The study is logically structured. Its six-chapter core mirrors the vicissitudes of the dispute over the northern fringes of the former (Austro-)Hungarian counties of Orava and Spiš, including the emergence of nation-states; the clash at the Paris Peace Conference leading to the partition by award (1918-20); a complicated border demarcation (1921-24); the dormant phase and the renaissance of the dispute in the shadow of a disintegrating Europe (1938-39); and the postwar echoes (1945-47). The World War II chapter has very little to say: in exile, the problem of Orava and Spiš became extremely marginal to both governments; Czechs and Poles alike advocated a status quo antebellum, yet they differed in their opinion as to the way to proceed.
Jesenský promotes a reconceptualization of the historiographic question of Polish-Slovak border issues/controversies. However, the opening chapter includes an introduction with little reflection about earlier research. Rethinking is possible only when the material has already been thoroughly studied and widely discussed. This level of awareness is unlikely among readers with regard to an internationally peripheral border dispute. The author’s historical outline, containing irrelevant and highly debatable information (in particular on medieval history), does very little service to the analysis that follows. Instead, I would welcome at least some background concerning the inclusion of ethnic peripheries into emerging national communities instead. This question has not yet been studied adequately with regard to Orava and Spiš.
A closer look at the abundance and variety of sources and literature reveals just how demanding Jesenský’s subject is. The author’s heuristic method, mirroring the dispersion of sources, is to be commended. He has visited many archives in different countries and his broad scope is no doubt unique. At the same time, his approach causes difficulties. While the impact of the US and Canadian (!) archives appears to be ephemeral, the impressive list of utilized, often voluminous, collections provokes a question: was Jesenský able to delve deeply into his sources? It is important to note that he did not use a lot of valuable interwar material from the Czech Foreign Ministry Archives in Prague (collections of its political, intelligence, or legal sections) or from the Slovak National Archives in Bratislava (Ministry for Administration of Slovakia and Land Administration Authority). The very same is true of the provincial archives. Indeed, Jesenský appears to be aware of this deficit and pays vivid attention to memoirs and regional historiography. The inclusion of published sources is limited as well. For instance, only selected volumes of the Czechoslovak diplomatic papers (Dokumenty československé zahraniční politiky, DČZP) were consulted: A/2/1 (November 1918 to June 1919) and A/20/1-2 (1938-39). Polish diplomatic papers (Polskie Dokumenty Dyplomatyczne, PDD) and the “wartime” series of DČZP are completely absent. Such lacunae certainly pose a problem for Jesenský’s book.
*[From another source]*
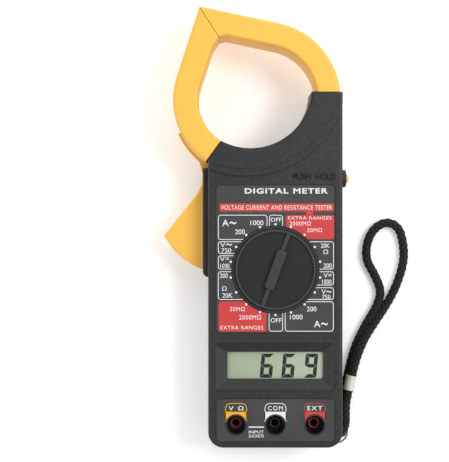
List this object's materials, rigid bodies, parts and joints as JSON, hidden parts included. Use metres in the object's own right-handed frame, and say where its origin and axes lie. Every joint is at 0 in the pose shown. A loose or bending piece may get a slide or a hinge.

Furthermore, we can ask, to what extent is a single author able to present, in detail, a territorial dispute with a three-decade long history in two hundred pages? Jesenský’s predecessors have always confined themselves to a particular stage of the dispute in the context of Czechoslovak-Polish relations. While their books tend to communicate the results of a long-term interest, it appears that Jesenský ignores much of this earlier research and has less experience with his topic. Throughout his study, Jesenský ignores post-2009 publications, for the most part, although he refers frequently to marginal contributions. For example, the two-volume biography of Edvard Beneš is not mentioned at all. Studies in international diplomatic history are only occasionally mentioned.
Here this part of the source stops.